Не все пали жертвами “военного психоза”. Например, Рихард Штраус отказался присоединиться к 93 немецким интеллектуалам, подписавшим манифест, который отрицал немецкое преступление в Лувене. На публике Штраус заявил, что как художник он не хочет быть вовлеченным в политику, но в узком кругу он высказывался в предельно непатриотическом тоне. Несколько месяцев спустя он писал Гофмансталю: “Это отвратительно – читать в газетах о возрождении немецкого искусства… как германская молодежь восстанет очищенной после этой “выдающейся” войны, когда на самом деле нужно быть благодарными за то, что бедных парней избавили от вшей и клопов, вылечили их инфекции и уберегли от совершения очередного преступления!” Эти слова выглядят ответной репликой манновскому панегирику насилия. Когда Германия начала следующую войну, эти двое поменялись ролями: Штраус стал воплощать лояльность, Манн превратился в диссидента.

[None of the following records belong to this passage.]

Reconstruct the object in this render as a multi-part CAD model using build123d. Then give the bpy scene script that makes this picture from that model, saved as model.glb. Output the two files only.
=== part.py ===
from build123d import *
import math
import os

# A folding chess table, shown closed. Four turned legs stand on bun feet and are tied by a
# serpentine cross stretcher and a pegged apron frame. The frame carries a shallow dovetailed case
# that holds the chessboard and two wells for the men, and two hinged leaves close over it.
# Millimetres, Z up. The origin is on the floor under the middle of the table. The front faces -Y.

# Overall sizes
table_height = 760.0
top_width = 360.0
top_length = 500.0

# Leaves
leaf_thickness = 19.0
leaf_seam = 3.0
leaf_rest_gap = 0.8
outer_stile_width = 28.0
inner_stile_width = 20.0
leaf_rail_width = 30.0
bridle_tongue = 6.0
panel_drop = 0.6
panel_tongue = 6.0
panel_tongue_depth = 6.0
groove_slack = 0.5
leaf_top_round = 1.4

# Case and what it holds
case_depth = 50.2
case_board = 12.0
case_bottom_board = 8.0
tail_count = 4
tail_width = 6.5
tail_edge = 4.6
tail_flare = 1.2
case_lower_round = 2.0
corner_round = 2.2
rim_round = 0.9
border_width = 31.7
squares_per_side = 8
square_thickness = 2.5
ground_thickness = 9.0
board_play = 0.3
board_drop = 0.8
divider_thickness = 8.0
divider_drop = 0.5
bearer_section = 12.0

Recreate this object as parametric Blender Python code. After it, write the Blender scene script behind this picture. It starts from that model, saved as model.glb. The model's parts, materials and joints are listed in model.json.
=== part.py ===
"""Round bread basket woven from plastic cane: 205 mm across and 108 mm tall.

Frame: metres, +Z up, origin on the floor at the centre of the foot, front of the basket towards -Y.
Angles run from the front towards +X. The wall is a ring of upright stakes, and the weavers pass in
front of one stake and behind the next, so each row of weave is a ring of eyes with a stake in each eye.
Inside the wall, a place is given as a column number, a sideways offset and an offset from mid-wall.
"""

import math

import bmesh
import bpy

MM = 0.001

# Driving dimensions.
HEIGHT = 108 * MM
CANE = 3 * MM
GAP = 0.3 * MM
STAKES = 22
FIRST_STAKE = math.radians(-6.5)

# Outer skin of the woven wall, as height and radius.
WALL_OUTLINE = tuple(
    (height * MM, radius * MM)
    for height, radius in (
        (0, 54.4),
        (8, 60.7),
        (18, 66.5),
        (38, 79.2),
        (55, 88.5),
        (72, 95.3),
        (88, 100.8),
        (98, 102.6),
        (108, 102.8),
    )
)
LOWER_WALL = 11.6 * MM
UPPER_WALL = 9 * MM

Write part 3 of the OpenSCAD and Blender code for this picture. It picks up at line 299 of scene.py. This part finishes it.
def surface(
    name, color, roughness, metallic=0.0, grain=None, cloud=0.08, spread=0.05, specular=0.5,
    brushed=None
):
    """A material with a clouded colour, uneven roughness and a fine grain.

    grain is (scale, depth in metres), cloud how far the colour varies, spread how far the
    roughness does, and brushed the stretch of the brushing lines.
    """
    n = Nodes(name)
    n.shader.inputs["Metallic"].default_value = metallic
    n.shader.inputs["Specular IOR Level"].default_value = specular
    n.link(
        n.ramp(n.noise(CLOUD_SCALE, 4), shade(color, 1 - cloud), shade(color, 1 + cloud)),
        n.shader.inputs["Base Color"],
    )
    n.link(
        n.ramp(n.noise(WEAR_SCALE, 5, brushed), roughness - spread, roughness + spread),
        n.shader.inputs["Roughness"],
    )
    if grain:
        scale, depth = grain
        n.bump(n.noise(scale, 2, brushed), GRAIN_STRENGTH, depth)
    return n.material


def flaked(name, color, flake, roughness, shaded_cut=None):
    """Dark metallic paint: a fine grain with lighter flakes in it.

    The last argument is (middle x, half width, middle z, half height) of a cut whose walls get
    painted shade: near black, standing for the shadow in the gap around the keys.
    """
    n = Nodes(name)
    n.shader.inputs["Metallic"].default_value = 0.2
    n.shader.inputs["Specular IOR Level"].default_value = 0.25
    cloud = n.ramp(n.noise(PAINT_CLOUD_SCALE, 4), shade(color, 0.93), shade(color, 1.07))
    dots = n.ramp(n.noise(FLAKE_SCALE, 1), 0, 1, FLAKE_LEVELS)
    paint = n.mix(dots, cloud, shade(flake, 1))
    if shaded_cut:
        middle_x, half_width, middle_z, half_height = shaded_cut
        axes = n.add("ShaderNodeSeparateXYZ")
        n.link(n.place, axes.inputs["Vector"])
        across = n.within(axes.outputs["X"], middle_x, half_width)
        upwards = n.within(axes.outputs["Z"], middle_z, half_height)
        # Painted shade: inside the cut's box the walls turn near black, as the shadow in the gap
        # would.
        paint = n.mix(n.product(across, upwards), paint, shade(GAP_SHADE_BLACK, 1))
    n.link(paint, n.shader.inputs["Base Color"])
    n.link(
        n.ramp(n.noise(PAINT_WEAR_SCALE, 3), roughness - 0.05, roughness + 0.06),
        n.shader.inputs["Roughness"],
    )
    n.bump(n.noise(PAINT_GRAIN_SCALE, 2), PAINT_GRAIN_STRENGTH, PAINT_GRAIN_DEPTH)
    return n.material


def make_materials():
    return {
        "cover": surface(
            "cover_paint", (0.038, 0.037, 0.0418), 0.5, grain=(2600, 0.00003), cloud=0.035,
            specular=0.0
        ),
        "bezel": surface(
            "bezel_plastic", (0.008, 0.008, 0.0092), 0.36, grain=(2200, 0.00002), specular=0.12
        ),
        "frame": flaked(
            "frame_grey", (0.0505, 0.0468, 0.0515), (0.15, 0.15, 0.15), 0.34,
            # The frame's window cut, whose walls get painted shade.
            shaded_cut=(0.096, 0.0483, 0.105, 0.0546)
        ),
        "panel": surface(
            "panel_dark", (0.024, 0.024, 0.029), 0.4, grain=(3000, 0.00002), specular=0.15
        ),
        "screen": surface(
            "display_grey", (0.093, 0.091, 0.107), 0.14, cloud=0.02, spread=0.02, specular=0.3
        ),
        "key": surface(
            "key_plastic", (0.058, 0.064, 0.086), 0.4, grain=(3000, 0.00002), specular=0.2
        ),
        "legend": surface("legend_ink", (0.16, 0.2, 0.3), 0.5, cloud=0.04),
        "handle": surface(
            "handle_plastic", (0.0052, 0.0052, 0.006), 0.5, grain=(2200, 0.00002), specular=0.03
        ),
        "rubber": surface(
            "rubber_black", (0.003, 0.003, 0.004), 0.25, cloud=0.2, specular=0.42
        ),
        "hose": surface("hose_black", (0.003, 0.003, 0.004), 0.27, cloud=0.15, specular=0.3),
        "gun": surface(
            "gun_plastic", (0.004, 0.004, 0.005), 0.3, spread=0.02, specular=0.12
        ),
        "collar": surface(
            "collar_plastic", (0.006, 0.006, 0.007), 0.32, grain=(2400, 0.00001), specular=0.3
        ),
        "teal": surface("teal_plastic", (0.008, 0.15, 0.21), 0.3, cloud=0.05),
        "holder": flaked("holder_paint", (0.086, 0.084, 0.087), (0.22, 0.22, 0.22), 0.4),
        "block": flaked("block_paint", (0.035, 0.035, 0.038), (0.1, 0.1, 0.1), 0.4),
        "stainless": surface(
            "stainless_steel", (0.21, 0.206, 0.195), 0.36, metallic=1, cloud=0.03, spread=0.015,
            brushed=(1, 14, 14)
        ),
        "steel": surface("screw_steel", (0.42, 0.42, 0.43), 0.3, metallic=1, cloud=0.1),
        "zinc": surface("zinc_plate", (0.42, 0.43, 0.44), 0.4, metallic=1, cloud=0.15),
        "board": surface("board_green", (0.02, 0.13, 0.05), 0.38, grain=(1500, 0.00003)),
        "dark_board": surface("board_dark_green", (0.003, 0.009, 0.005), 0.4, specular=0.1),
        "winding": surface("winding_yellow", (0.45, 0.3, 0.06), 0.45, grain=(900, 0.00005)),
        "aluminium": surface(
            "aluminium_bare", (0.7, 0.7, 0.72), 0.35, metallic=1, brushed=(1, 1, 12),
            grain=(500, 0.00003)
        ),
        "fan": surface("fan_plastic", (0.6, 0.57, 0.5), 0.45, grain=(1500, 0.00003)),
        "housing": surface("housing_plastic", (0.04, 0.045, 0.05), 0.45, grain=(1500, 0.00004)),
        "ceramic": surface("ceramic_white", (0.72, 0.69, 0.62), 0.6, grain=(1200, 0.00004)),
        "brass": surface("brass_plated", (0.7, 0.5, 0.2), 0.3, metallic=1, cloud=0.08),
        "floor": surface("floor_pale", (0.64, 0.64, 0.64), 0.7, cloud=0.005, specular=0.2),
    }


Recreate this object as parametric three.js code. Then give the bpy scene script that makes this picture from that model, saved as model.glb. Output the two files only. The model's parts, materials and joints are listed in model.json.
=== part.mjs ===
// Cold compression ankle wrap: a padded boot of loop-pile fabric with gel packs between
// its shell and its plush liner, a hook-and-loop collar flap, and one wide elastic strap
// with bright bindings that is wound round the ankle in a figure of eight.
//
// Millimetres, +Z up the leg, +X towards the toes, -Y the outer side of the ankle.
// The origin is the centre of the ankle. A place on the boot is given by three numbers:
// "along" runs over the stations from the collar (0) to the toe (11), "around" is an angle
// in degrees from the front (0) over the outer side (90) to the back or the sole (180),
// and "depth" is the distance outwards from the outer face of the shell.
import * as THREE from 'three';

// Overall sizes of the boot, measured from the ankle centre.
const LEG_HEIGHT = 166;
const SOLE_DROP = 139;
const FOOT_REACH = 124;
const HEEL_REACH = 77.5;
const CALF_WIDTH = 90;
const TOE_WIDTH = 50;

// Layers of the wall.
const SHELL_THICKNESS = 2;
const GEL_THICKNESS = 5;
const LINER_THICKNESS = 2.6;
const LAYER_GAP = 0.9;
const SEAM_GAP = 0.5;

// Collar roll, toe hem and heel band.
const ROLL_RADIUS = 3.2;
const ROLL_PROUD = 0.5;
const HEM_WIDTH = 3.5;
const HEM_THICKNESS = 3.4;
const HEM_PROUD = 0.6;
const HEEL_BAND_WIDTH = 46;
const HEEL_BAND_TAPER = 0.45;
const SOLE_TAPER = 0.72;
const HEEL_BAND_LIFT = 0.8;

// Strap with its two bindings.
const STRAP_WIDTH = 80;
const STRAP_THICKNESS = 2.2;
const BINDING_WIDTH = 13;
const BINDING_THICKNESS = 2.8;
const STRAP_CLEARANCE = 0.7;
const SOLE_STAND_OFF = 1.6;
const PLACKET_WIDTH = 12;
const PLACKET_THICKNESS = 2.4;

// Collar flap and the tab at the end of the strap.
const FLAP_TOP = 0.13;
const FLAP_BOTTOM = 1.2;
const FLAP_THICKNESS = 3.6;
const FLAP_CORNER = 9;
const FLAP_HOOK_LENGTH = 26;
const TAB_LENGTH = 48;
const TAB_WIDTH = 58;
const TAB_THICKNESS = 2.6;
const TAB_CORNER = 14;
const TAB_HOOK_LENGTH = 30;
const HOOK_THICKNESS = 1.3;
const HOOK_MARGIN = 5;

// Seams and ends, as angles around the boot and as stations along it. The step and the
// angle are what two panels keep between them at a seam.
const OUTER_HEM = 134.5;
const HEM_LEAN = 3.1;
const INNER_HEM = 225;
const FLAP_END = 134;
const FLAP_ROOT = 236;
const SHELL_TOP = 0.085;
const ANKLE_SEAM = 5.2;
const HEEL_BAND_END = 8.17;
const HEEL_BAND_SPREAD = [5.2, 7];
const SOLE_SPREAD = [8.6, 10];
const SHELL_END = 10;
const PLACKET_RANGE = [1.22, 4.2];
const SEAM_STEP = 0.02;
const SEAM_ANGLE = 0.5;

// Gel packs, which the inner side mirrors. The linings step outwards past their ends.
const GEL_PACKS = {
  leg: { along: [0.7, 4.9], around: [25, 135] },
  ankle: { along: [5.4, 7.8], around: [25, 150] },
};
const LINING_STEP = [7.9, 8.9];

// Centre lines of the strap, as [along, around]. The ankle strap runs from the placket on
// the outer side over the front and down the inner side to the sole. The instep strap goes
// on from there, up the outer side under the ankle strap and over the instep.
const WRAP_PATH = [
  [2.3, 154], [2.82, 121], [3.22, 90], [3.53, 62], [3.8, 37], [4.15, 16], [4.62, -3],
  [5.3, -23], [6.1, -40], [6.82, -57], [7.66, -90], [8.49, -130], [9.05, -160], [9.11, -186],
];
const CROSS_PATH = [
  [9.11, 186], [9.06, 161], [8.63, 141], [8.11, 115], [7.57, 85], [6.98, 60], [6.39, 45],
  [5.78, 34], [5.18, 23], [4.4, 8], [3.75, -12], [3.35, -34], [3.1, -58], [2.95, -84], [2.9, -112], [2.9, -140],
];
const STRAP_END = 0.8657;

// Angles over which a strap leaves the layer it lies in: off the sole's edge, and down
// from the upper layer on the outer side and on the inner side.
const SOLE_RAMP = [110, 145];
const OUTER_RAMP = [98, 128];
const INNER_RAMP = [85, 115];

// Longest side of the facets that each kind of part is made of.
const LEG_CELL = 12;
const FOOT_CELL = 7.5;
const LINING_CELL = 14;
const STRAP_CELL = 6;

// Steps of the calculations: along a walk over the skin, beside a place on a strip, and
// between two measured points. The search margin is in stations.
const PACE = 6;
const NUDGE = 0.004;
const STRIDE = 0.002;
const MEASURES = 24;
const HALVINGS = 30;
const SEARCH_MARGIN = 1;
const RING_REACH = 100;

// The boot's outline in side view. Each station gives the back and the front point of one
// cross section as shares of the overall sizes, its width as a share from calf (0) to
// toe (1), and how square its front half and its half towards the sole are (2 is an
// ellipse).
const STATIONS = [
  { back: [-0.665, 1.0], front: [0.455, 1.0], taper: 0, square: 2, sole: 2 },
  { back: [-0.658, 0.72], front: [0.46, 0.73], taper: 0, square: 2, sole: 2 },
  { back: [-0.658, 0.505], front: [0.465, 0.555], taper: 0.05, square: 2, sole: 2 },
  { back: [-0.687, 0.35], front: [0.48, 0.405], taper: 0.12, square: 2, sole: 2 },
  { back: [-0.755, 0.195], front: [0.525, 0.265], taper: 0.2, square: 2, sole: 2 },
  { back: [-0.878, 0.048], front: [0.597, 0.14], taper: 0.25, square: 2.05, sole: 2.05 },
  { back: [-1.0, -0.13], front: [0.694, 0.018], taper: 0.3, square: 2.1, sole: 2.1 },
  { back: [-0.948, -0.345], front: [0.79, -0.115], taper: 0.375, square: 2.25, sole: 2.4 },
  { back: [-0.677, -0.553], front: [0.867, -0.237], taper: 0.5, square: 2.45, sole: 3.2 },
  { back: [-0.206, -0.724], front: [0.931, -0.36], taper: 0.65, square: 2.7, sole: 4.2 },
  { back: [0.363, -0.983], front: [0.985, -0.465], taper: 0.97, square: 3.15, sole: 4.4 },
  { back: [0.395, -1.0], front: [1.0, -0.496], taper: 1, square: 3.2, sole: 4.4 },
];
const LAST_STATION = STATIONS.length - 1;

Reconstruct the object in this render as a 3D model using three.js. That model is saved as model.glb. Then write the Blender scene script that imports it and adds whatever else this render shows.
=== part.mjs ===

Есть смешные фотографии композиторов Второй Венской школы в военной форме. Плотный и лысеющий Шенберг выглядит школьным учителем, который добровольно выполняет священную обязанность. Веберн в армейском шлеме кажется меньше ростом и выглядит ушедшим в солдаты студентом. Берг, с ухмылкой откинувшийся в кресле, нога на ногу, напоминает актера немого кино в роли молодого солдата, влюбленного во вражескую медсестру. Ничто не выглядит угрожающим для торговцев кичем по другую сторону фронта. Конечно, композиторы не принимали участия в боевых действиях – они не попали на фронт по состоянию здоровья. Шенберг играл в военном оркестре. Близорукий Веберн служил в резервном батальоне каринтийских горных войск. Берг, осенью 1915 года проведя месяц в тренировочном лагере, в состоянии физического истощения был отправлен в госпиталь. Остаток войны он провел на штабной работе, где страдал от жестокости начальства.